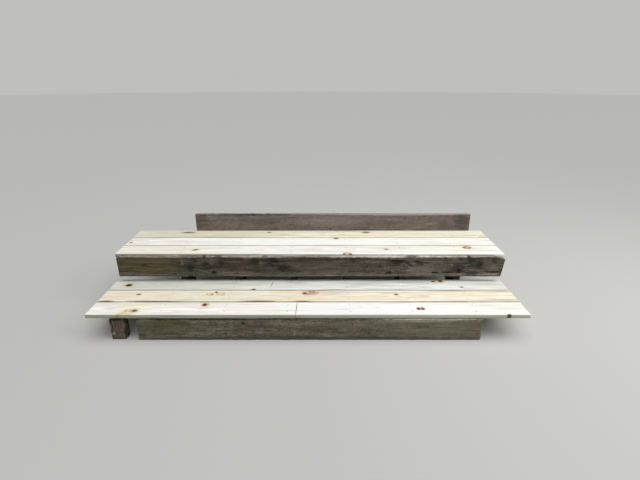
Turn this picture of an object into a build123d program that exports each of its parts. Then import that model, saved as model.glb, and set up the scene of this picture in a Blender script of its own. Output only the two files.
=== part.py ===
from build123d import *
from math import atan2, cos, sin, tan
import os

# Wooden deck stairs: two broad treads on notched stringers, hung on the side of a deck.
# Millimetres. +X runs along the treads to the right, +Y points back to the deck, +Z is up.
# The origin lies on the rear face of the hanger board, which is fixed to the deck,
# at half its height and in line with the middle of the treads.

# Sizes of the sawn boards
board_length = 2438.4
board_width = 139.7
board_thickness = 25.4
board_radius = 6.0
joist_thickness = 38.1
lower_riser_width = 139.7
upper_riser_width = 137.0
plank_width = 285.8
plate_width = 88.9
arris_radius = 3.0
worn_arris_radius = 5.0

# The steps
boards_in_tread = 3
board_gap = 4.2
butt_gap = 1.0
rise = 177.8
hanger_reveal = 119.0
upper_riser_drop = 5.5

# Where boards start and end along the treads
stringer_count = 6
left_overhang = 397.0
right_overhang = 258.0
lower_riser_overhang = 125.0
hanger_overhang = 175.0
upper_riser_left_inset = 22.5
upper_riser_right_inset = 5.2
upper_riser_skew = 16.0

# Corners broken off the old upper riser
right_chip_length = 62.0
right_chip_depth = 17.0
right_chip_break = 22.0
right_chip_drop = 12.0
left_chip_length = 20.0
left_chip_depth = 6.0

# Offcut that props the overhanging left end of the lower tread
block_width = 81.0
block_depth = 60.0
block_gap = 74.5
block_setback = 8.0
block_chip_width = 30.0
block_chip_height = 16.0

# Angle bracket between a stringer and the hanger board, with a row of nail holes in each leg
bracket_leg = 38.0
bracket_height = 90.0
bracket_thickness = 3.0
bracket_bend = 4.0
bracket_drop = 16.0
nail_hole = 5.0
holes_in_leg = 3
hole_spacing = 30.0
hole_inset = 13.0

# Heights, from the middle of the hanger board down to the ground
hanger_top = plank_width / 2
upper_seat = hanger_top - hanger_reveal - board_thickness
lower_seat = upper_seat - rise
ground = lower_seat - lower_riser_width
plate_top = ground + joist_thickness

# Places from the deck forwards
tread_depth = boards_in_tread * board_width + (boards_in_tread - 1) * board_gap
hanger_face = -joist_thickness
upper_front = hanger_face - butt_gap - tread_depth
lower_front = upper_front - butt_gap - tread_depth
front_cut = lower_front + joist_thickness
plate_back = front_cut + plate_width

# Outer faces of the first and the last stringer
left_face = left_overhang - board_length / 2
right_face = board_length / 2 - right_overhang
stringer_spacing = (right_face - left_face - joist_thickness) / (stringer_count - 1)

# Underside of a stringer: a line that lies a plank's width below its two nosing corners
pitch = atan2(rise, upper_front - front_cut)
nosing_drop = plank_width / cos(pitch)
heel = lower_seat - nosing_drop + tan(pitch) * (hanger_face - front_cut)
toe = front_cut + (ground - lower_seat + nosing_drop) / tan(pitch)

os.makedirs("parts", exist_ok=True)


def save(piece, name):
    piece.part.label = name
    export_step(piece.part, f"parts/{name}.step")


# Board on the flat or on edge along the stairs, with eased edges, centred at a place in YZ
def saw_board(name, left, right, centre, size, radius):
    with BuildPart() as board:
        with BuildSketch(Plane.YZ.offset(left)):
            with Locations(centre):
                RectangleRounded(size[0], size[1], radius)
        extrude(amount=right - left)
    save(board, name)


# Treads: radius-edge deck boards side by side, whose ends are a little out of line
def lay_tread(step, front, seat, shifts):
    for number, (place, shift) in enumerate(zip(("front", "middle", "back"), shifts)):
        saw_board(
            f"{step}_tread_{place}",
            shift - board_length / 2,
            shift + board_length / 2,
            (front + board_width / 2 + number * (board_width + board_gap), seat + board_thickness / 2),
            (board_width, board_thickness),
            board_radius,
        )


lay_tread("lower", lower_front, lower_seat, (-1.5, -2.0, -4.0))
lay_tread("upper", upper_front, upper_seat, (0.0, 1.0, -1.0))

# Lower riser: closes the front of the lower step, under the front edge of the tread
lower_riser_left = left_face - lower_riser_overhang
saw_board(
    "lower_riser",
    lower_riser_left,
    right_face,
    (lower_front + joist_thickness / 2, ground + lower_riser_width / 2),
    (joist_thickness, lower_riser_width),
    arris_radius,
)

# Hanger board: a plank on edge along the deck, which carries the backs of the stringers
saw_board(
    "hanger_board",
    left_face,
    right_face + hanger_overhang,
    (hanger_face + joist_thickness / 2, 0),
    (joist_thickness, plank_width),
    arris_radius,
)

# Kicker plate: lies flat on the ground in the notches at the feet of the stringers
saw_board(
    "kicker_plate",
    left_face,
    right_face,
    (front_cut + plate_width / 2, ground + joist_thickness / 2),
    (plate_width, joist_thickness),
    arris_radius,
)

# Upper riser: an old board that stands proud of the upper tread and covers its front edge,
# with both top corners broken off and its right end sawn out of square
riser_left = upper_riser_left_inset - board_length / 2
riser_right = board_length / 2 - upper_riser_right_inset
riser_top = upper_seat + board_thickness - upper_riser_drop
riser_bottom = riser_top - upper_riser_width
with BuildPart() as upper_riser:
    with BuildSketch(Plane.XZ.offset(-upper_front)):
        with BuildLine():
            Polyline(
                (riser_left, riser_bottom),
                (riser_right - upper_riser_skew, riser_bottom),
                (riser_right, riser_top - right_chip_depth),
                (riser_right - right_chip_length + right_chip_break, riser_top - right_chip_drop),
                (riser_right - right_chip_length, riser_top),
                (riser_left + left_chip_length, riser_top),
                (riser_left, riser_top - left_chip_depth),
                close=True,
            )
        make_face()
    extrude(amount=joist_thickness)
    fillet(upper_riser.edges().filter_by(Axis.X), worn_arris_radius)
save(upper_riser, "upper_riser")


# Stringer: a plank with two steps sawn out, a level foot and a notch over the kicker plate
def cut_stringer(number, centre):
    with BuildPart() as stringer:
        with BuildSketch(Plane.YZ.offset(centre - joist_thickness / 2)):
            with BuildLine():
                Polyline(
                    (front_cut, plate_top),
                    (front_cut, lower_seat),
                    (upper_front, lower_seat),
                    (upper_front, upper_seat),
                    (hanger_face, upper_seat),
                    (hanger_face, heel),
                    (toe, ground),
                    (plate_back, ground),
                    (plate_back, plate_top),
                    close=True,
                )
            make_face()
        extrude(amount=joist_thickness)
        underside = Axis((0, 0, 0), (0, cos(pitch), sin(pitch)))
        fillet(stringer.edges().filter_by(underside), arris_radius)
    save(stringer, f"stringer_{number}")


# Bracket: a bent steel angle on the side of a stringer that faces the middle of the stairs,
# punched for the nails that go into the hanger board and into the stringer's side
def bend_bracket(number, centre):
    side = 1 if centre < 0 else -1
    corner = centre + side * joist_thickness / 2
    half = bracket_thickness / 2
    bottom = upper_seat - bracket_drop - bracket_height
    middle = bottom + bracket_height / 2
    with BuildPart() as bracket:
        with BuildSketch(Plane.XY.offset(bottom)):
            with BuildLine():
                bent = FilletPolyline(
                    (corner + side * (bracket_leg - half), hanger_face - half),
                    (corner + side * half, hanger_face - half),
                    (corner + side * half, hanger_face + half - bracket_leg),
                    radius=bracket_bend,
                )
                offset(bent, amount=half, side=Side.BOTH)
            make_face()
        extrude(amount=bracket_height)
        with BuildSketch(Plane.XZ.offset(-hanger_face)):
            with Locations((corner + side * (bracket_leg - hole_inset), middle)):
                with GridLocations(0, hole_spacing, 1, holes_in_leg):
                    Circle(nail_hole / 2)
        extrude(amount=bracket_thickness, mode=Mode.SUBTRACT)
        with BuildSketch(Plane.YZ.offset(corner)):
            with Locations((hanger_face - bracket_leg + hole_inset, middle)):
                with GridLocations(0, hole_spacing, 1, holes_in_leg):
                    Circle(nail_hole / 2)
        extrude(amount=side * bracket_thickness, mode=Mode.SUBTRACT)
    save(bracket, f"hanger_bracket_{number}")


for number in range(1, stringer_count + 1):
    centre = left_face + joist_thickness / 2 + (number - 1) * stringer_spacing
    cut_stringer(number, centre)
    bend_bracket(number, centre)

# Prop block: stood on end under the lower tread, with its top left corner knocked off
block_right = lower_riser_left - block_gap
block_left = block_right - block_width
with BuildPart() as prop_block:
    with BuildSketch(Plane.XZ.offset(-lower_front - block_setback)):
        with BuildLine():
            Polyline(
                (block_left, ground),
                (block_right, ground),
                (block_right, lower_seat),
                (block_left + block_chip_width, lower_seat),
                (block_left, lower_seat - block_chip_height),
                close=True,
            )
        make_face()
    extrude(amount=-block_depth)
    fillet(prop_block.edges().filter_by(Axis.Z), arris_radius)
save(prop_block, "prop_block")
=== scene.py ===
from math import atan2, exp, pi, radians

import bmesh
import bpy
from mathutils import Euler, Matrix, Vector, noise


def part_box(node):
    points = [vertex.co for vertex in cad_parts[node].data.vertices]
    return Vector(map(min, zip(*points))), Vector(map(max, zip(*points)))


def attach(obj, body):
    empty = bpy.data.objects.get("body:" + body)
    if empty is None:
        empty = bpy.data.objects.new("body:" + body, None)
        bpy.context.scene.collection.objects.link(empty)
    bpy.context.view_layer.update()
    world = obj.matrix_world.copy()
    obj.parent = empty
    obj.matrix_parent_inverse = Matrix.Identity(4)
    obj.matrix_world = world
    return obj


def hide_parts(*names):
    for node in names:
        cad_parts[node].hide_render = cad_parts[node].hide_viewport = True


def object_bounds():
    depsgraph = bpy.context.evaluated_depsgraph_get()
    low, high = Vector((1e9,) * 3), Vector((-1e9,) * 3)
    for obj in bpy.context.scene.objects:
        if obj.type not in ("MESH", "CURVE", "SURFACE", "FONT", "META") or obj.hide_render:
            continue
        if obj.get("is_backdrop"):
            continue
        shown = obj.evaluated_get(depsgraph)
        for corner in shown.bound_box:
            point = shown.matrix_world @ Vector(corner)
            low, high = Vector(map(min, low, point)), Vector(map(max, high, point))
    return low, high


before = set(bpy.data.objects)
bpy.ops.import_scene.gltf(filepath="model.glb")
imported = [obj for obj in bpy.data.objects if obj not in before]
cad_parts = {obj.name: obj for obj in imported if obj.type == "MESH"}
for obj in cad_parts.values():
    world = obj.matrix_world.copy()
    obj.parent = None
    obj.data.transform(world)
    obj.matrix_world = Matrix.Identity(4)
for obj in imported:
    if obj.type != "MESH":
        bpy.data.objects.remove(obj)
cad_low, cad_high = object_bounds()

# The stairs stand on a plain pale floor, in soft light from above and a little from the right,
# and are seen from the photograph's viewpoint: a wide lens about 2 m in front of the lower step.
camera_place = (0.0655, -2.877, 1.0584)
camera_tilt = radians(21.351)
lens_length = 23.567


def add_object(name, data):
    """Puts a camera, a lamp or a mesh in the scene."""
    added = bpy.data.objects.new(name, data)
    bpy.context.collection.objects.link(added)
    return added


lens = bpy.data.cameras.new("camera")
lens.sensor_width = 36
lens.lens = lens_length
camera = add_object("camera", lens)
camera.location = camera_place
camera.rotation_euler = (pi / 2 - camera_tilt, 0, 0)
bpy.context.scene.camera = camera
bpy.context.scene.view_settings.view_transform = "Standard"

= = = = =

- [Objective]:
Taking the material above, extract exactly and only the lines from the line with "# Prop block: stood" to the line with "point = shown.matrix_world", inclusive of both.

- [The solution]:
# Prop block: stood on end under the lower tread, with its top left corner knocked off
block_right = lower_riser_left - block_gap
block_left = block_right - block_width
with BuildPart() as prop_block:
    with BuildSketch(Plane.XZ.offset(-lower_front - block_setback)):
        with BuildLine():
            Polyline(
                (block_left, ground),
                (block_right, ground),
                (block_right, lower_seat),
                (block_left + block_chip_width, lower_seat),
                (block_left, lower_seat - block_chip_height),
                close=True,
            )
        make_face()
    extrude(amount=-block_depth)
    fillet(prop_block.edges().filter_by(Axis.Z), arris_radius)
save(prop_block, "prop_block")
=== scene.py ===
from math import atan2, exp, pi, radians

import bmesh
import bpy
from mathutils import Euler, Matrix, Vector, noise


def part_box(node):
    points = [vertex.co for vertex in cad_parts[node].data.vertices]
    return Vector(map(min, zip(*points))), Vector(map(max, zip(*points)))


def attach(obj, body):
    empty = bpy.data.objects.get("body:" + body)
    if empty is None:
        empty = bpy.data.objects.new("body:" + body, None)
        bpy.context.scene.collection.objects.link(empty)
    bpy.context.view_layer.update()
    world = obj.matrix_world.copy()
    obj.parent = empty
    obj.matrix_parent_inverse = Matrix.Identity(4)
    obj.matrix_world = world
    return obj


def hide_parts(*names):
    for node in names:
        cad_parts[node].hide_render = cad_parts[node].hide_viewport = True


def object_bounds():
    depsgraph = bpy.context.evaluated_depsgraph_get()
    low, high = Vector((1e9,) * 3), Vector((-1e9,) * 3)
    for obj in bpy.context.scene.objects:
        if obj.type not in ("MESH", "CURVE", "SURFACE", "FONT", "META") or obj.hide_render:
            continue
        if obj.get("is_backdrop"):
            continue
        shown = obj.evaluated_get(depsgraph)
        for corner in shown.bound_box:
            point = shown.matrix_world @ Vector(corner)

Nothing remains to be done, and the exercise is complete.